Problem statement - Among the lines below, how many carry the string "materials"? Reply with a number and nothing else.
==================================================
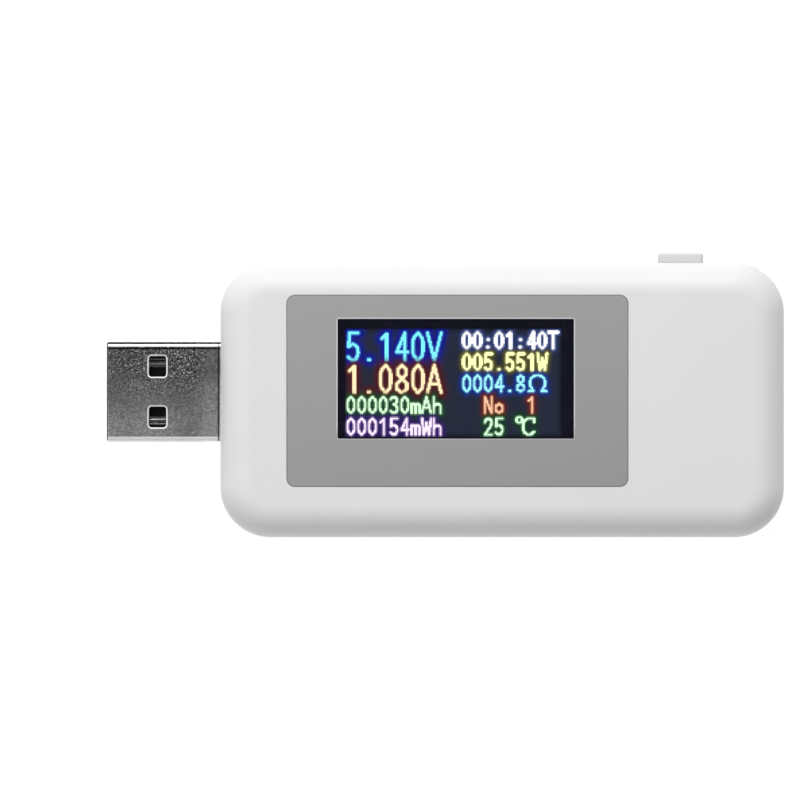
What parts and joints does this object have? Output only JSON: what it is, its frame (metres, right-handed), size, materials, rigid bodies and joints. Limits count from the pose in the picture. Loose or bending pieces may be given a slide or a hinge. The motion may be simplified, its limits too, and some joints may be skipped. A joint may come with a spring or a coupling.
{
  "type": "usb power meter",
  "caption": "Pocket USB power meter: a plug at one end, a socket at the other, and a colour display with a side button between them.",
  "frame": {"origin": "centre of the casing's flat back", "axes": "+X from the plug to the socket, +Y to the side with the button, +Z out of the display"},
  "size_m": [0.0815, 0.0342, 0.0136],
  "materials": {
    "white_casing": "satin, finely textured",
    "grey_panel": "satin",
    "clear_window": "clear gloss",
    "polariser": "gloss",
    "display_glass": "gloss",
    "light_guide": "gloss",
    "lamp": "gloss",
    "backlight_white": "matt",
    "black_foam": "matt",
    "amber_flex": "satin",
    "green_board": "satin solder mask",
    "black_chip": "matt",
    "shunt_black": "matt",
    "ceramic_tan": "satin",
    "tantalum_yellow": "matt",
    "tinned_metal": "satin",
    "solder": "gloss",
    "shell_steel": "fine grain",
    "spring_steel": "satin",
    "black_insulator": "satin",
    "switch_black": "satin",
    "gold_contact": "gloss",
    "white_button": "satin"
  },
  "bodies": {
    "casing": {"backlight_frame": "backlight_white", "backlight_leds": "lamp", "ceramic_capacitors": "ceramic_tan", "chip_leads": "tinned_metal", "chip_resistors": "shunt_black", "clock_crystal": "tinned_metal", "current_amplifier": "black_chip", "current_shunt": "shunt_black", "display_driver": "black_chip", "display_flex": "amber_flex", "display_panel": "grey_panel", "filter_glass": "display_glass", "front_polariser": "polariser", "front_shell": "white_casing", "light_guide": "light_guide", "main_board": "green_board", "memory_chip": "black_chip", "microcontroller": "black_chip", "mounting_foam": "black_foam", "pixel_glass": "display_glass", "plug_contact_data_minus": "gold_contact", "plug_contact_data_plus": "gold_contact", "plug_contact_ground": "gold_contact", "plug_contact_vbus": "gold_contact", "plug_insulator": "black_insulator", "plug_shell": "shell_steel", "rear_polariser": "polariser", "rear_shell": "white_casing", "reverse_diode": "black_chip", "socket_insulator": "black_insulator", "socket_shell": "shell_steel", "socket_tails": "gold_contact", "solder_joints": "solder", "switch_case": "black_insulator", "switch_cover": "shell_steel", "switch_dome": "spring_steel", "switch_pins": "tinned_metal", "tantalum_capacitor": "tantalum_yellow", "temperature_sensor": "ceramic_tan", "voltage_regulator": "black_chip", "window_lens": "clear_window"},
    "button": {"button_cap": "white_button"},
    "plunger": {"switch_plunger": "switch_black"},
    "upper_springs": {"upper_shell_springs": "shell_steel"},
    "lower_springs": {"lower_shell_springs": "shell_steel"},
    "socket_contacts": {"socket_contact_vbus": "gold_contact", "socket_contact_data_minus": "gold_contact", "socket_contact_data_plus": "gold_contact", "socket_contact_ground": "gold_contact"}
  },
  "joints": [
    {"name": "button_press", "type": "slide", "parent": "casing", "child": "button", "axis": [0, -1, 0], "range_m": [0, 0.0003], "stiffness_N_per_m": 4000},
    {"name": "plunger_travel", "type": "slide", "parent": "casing", "child": "plunger", "axis": [0, -1, 0], "range_m": [0, 0.0003], "deforming": ["switch_dome"]},
    {"name": "upper_springs_flex", "type": "hinge", "parent": "casing", "child": "upper_springs", "pos_m": [0.0319, 0.001, 0.00901], "axis": [0, 1, 0], "range_deg": [0, 4], "stiffness_Nm_per_rad": 0.6},
    {"name": "lower_springs_flex", "type": "hinge", "parent": "casing", "child": "lower_springs", "pos_m": [0.0319, 0.001, 0.00359], "axis": [0, 1, 0], "range_deg": [-4, 0]},
    {"name": "contacts_flex", "type": "hinge", "parent": "casing", "child": "socket_contacts", "pos_m": [0.0245, 0.001, 0.007], "axis": [0, -1, 0], "range_deg": [0, 5], "stiffness_Nm_per_rad": 0.3}
  ],
  "couplings": [
    {"joint": "plunger_travel", "follows": "button_press", "ratio": 1},
    {"joint": "lower_springs_flex", "follows": "upper_springs_flex", "ratio": -1}
  ]
}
==================================================
Solution - 2